Write out each line of the material again, word for word.

GIVEN MATERIAL:

--

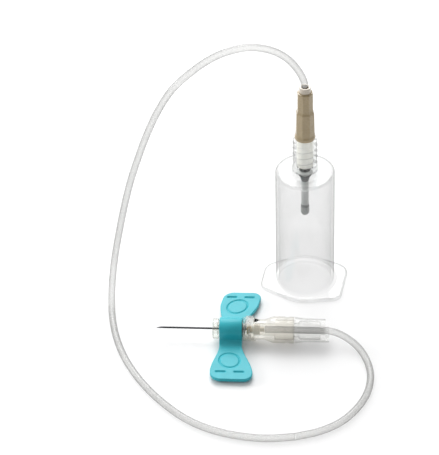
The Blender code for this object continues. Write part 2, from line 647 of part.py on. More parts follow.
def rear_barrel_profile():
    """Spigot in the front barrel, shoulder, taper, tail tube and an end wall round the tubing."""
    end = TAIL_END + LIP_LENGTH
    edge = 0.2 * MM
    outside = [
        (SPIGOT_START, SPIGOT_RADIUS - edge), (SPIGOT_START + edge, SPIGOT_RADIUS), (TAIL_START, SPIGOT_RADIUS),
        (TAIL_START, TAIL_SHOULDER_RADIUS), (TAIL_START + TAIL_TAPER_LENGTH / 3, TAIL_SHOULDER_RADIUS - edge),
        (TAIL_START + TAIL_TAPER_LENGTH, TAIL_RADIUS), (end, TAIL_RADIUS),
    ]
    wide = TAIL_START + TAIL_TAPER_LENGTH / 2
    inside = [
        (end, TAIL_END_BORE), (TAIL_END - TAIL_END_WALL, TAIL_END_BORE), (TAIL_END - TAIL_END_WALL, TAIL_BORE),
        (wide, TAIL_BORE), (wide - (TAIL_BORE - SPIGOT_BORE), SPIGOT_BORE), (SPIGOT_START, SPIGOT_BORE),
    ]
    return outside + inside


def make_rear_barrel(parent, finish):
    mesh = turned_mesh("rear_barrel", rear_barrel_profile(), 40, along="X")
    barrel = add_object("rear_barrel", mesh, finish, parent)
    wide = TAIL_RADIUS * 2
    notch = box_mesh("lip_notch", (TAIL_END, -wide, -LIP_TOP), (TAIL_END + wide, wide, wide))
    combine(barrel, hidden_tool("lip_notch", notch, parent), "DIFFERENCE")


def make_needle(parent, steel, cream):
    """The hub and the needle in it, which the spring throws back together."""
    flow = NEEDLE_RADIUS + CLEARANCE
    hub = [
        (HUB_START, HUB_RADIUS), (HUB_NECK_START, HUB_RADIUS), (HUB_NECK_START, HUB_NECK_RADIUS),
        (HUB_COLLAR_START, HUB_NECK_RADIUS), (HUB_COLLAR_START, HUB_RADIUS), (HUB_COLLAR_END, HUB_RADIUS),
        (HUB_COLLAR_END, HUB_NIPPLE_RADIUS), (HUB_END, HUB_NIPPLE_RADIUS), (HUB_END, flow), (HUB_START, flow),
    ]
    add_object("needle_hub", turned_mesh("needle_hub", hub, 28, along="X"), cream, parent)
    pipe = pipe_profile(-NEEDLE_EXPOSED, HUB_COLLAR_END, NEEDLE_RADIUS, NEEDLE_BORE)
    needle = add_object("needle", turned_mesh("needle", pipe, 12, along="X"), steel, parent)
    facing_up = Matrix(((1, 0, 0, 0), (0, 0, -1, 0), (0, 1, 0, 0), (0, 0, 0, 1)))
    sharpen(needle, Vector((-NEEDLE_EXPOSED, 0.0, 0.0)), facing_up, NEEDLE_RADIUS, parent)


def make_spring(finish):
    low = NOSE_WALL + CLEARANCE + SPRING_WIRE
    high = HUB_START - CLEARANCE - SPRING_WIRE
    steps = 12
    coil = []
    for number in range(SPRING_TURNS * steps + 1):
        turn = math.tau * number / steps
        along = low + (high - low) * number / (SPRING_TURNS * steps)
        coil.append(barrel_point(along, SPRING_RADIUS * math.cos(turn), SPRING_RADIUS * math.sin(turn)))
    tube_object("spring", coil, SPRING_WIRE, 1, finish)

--

EXERCISE OUTPUT:
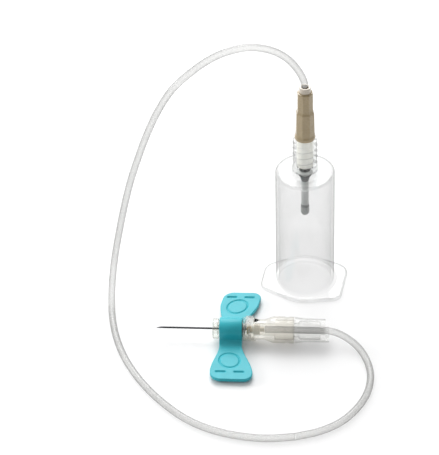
The Blender code for this object continues. Write part 2, from line 647 of part.py on. More parts follow.
def rear_barrel_profile():
    """Spigot in the front barrel, shoulder, taper, tail tube and an end wall round the tubing."""
    end = TAIL_END + LIP_LENGTH
    edge = 0.2 * MM
    outside = [
        (SPIGOT_START, SPIGOT_RADIUS - edge), (SPIGOT_START + edge, SPIGOT_RADIUS), (TAIL_START, SPIGOT_RADIUS),
        (TAIL_START, TAIL_SHOULDER_RADIUS), (TAIL_START + TAIL_TAPER_LENGTH / 3, TAIL_SHOULDER_RADIUS - edge),
        (TAIL_START + TAIL_TAPER_LENGTH, TAIL_RADIUS), (end, TAIL_RADIUS),
    ]
    wide = TAIL_START + TAIL_TAPER_LENGTH / 2
    inside = [
        (end, TAIL_END_BORE), (TAIL_END - TAIL_END_WALL, TAIL_END_BORE), (TAIL_END - TAIL_END_WALL, TAIL_BORE),
        (wide, TAIL_BORE), (wide - (TAIL_BORE - SPIGOT_BORE), SPIGOT_BORE), (SPIGOT_START, SPIGOT_BORE),
    ]
    return outside + inside


def make_rear_barrel(parent, finish):
    mesh = turned_mesh("rear_barrel", rear_barrel_profile(), 40, along="X")
    barrel = add_object("rear_barrel", mesh, finish, parent)
    wide = TAIL_RADIUS * 2
    notch = box_mesh("lip_notch", (TAIL_END, -wide, -LIP_TOP), (TAIL_END + wide, wide, wide))
    combine(barrel, hidden_tool("lip_notch", notch, parent), "DIFFERENCE")


def make_needle(parent, steel, cream):
    """The hub and the needle in it, which the spring throws back together."""
    flow = NEEDLE_RADIUS + CLEARANCE
    hub = [
        (HUB_START, HUB_RADIUS), (HUB_NECK_START, HUB_RADIUS), (HUB_NECK_START, HUB_NECK_RADIUS),
        (HUB_COLLAR_START, HUB_NECK_RADIUS), (HUB_COLLAR_START, HUB_RADIUS), (HUB_COLLAR_END, HUB_RADIUS),
        (HUB_COLLAR_END, HUB_NIPPLE_RADIUS), (HUB_END, HUB_NIPPLE_RADIUS), (HUB_END, flow), (HUB_START, flow),
    ]
    add_object("needle_hub", turned_mesh("needle_hub", hub, 28, along="X"), cream, parent)
    pipe = pipe_profile(-NEEDLE_EXPOSED, HUB_COLLAR_END, NEEDLE_RADIUS, NEEDLE_BORE)
    needle = add_object("needle", turned_mesh("needle", pipe, 12, along="X"), steel, parent)
    facing_up = Matrix(((1, 0, 0, 0), (0, 0, -1, 0), (0, 1, 0, 0), (0, 0, 0, 1)))
    sharpen(needle, Vector((-NEEDLE_EXPOSED, 0.0, 0.0)), facing_up, NEEDLE_RADIUS, parent)


def make_spring(finish):
    low = NOSE_WALL + CLEARANCE + SPRING_WIRE
    high = HUB_START - CLEARANCE - SPRING_WIRE
    steps = 12
    coil = []
    for number in range(SPRING_TURNS * steps + 1):
        turn = math.tau * number / steps
        along = low + (high - low) * number / (SPRING_TURNS * steps)
        coil.append(barrel_point(along, SPRING_RADIUS * math.cos(turn), SPRING_RADIUS * math.sin(turn)))
    tube_object("spring", coil, SPRING_WIRE, 1, finish)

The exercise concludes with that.